● What needs to be done
Extract exactly those lines that lie between the start of the material and the line with "return smooth_way(points, low)", including both boundary lines and no others.
[start of Data block]
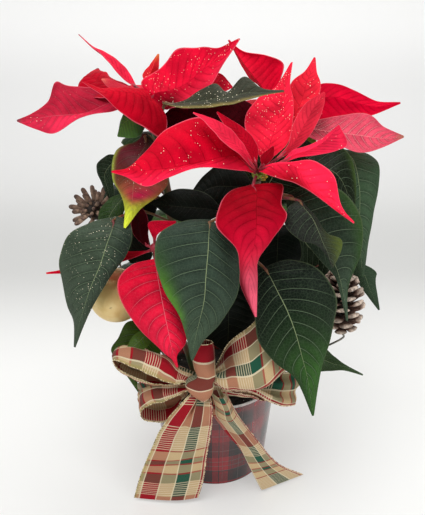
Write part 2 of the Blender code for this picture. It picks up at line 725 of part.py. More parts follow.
def drooping(base, angle, length, width, lift, droop):
    """Rows of a plain pointed blade that leaves its base at lift and bends down to droop."""
    out = compass(angle)
    side = compass(angle + 90)
    shape = ((0.18, 0.72), (0.46, 1.0), (0.78, 0.52))
    rows = [base]
    place = base.copy()
    before = 0
    for share, wide in shape:
        tilt = math.radians(lift - (lift + droop) * (share + before) / 2)
        place = place + (out * math.cos(tilt) + Vector((0, 0, math.sin(tilt)))) * length * (share - before)
        sag = Vector((0, 0, -0.22 * wide * width / 2)) - out * 0.05 * width * wide
        half = side * width / 2 * wide
        rows.append((place - half + sag, place.copy(), place + half + sag))
        before = share
    tilt = math.radians(-droop)
    rows.append(place + (out * math.cos(tilt) + Vector((0, 0, math.sin(tilt)))) * length * (1 - before))
    return rows


def at_height(way, height):
    """The point of a stem at this height."""
    points = [Vector(p) for p in way]
    low, high = 0.0, 1.0
    for _ in range(24):
        half = (low + high) / 2
        if smooth_way(points, half).z < height:
            low = half
        else:
            high = half
    return smooth_way(points, low)


def make_pot(group, mat):
    """The cover pot, turned: a sloping wall with a small rolled rim and a flat base."""
    rim_in = POT_RIM_RADIUS - POT_WALL
    slope = (POT_RIM_RADIUS - POT_BASE_RADIUS) / POT_HEIGHT
    profile = [
        (rim_in, POT_HEIGHT - 0.6),
        (rim_in + 0.7, POT_HEIGHT),
        (POT_RIM_RADIUS - 0.4, POT_HEIGHT),
        (POT_RIM_RADIUS, POT_HEIGHT - 0.8),
        (POT_RIM_RADIUS - 0.1, POT_HEIGHT - 2.2),
        (POT_RIM_RADIUS - 0.9, POT_HEIGHT - 3),
        (POT_BASE_RADIUS + 3 * slope, 3),
        (POT_BASE_RADIUS, 2.2),
        (POT_BASE_RADIUS, 0),
        (0, 0),
        (0, POT_FLOOR),
        (POT_BASE_RADIUS - POT_WALL, POT_FLOOR),
        (rim_in, POT_HEIGHT - 0.6),
    ]
    return turned("pot", profile, POT_STEPS, group, mat)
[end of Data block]
● The response
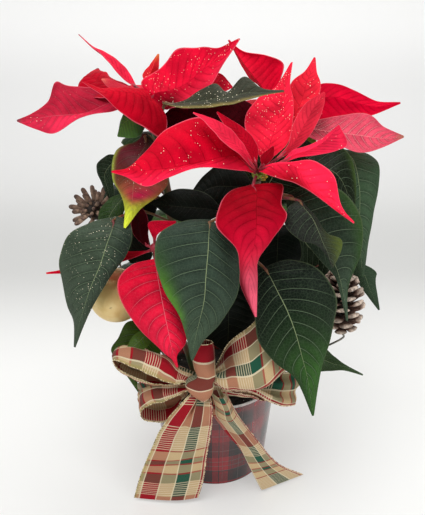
Write part 2 of the Blender code for this picture. It picks up at line 725 of part.py. More parts follow.
def drooping(base, angle, length, width, lift, droop):
    """Rows of a plain pointed blade that leaves its base at lift and bends down to droop."""
    out = compass(angle)
    side = compass(angle + 90)
    shape = ((0.18, 0.72), (0.46, 1.0), (0.78, 0.52))
    rows = [base]
    place = base.copy()
    before = 0
    for share, wide in shape:
        tilt = math.radians(lift - (lift + droop) * (share + before) / 2)
        place = place + (out * math.cos(tilt) + Vector((0, 0, math.sin(tilt)))) * length * (share - before)
        sag = Vector((0, 0, -0.22 * wide * width / 2)) - out * 0.05 * width * wide
        half = side * width / 2 * wide
        rows.append((place - half + sag, place.copy(), place + half + sag))
        before = share
    tilt = math.radians(-droop)
    rows.append(place + (out * math.cos(tilt) + Vector((0, 0, math.sin(tilt)))) * length * (1 - before))
    return rows


def at_height(way, height):
    """The point of a stem at this height."""
    points = [Vector(p) for p in way]
    low, high = 0.0, 1.0
    for _ in range(24):
        half = (low + high) / 2
        if smooth_way(points, half).z < height:
            low = half
        else:
            high = half
    return smooth_way(points, low)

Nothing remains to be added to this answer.